Juan Carlos Cremata Malberti
I am an advocate of difference, both in life and in art. That’s why I don’t like to repeat myself. I always say that my job is to open doors and not to close them. Juan Carlos Cremata Malberti, from an interview with Margaret Atkins in Cuba Absolutely
The Vancouver Latin American Film Festival is proud to host Juan Carlos Cremata Malberti, one of Cuba’s leading contemporary film and theatre directors, to present a retrospective of three of his most representative films.
Born in Havana’s Vedado district in 1961, Juan Carlos Cremata Malberti began his career as a writer, actor and director for children's television programs made for the Cuban Institute of Radio and Television (ICRT) from 1981 to 1987. His work won him six CARACOL awards from the Cuban National Union of Writers and Artists (UNEAC), and a Diploma in Honour of Cultural Achievement from the Cuban Ministry of Culture.
Cremata obtained a Dramatic Arts degree in 1986 from the Higher Institute of Art (ISA) in Havana. In 1990, he went on to graduate with a Diploma in Cinema, Video and Television Directing from the Escuela Internacional de Cine y Televisión (EICTV) de San Antonio de los Baños. His thesis film Oscuros rinocerontes enjaulados (Dark Caged Rhinoceros) screened at numerous film festivals including in Clermont-Ferrand, France, and has since become part of the archive of the Museum of Modern Art in New York.

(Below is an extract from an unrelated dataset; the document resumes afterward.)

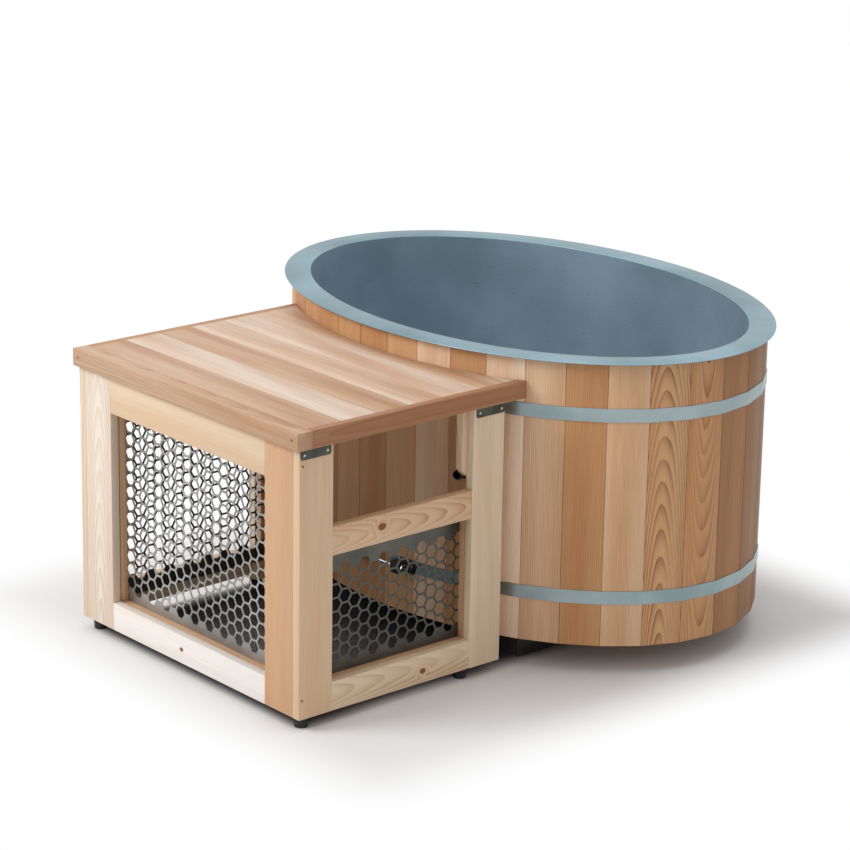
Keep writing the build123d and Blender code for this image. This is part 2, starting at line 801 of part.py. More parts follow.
def write_parts(parts):
    os.makedirs("parts", exist_ok=True)
    for name, shape in parts.items():
        solids = solids_of(shape)
        piece = solids[0] if len(solids) == 1 else Compound(children=solids)
        piece.label = name
        export_step(piece, f"parts/{name}.step")


write_parts(make_parts())
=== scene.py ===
import math
import random

import bmesh
import bpy
from mathutils import Euler, Matrix, Vector


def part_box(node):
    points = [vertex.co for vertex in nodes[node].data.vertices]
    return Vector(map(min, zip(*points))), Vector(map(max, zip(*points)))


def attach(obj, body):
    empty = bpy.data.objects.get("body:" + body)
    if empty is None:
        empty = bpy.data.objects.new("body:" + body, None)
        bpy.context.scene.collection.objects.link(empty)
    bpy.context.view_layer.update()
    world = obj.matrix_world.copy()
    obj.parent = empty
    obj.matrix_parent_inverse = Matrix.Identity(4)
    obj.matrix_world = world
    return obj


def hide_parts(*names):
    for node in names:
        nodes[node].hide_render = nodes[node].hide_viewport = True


# Cold plunge tub: staves, steel liner and hoops, with the boarded cabinet in front of it.
# Everything is in metres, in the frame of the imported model.

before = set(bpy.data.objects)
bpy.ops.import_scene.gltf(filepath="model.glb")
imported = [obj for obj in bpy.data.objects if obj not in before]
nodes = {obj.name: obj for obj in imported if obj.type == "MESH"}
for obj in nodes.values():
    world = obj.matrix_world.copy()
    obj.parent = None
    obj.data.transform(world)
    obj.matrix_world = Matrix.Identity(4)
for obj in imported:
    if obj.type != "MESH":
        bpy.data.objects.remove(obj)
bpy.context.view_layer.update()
scene = bpy.context.scene


def linear(red, green, blue):
    # a colour read off a screen, 0 to 255, as linear light
    def one(c):
        c = c / 255
        return c / 12.92 if c <= 0.04045 else ((c + 0.055) / 1.055) ** 2.4
    return (one(red), one(green), one(blue), 1.0)


# node helpers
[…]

Cremata has travelled to over 45 countries throughout his career, presenting his films, giving artist talks and leading workshops on film editing, screenwriting and directing. From 1994 to 1995, he was a professor of Film Editing at the Universidad de Buenos Aires and professor of Film Directing at the Escuela Panamericana de Diseño y Publicidad and the Centro de Experimentación en Cine y Video (CIEVIC) in Argentina.
In 1996, he won a Guggenheim Fellowship and spent a year working in New York City, but as he says in an interview with Vanessa Arrington in the Havana Journal, “It was this year, living in the centre of New York, with lots of money and everything, that I realized all I wanted was to return to Cuba and make Cuban films.”
In his career, Cremata has directed over 50 television episodes, two short films, one documentary, The Epoch, the Enchantment and the End of the Century (1999), and four feature-length narrative films: Nada+ (2001), Viva Cuba (2005), The Skimpy Prize (2009) and Chamaco (2011), the latter two adapted from plays by well-known Cuban playwrights.
For his work, he has won over 54 international prizes including the Grand Prix Écrans Juniors for Best Children’s Film at Cannes and the Best First Film Award at the Festival of New Latin American Cinema in Havana. Viva Cuba, which won more than 30 national and international awards, is one of the most widely acclaimed films in the history of Cuban cinema. With his innovative visual composition and wide-ranging style, Juan Carlos Cremata Malberti is truly a master of cinematic storytelling.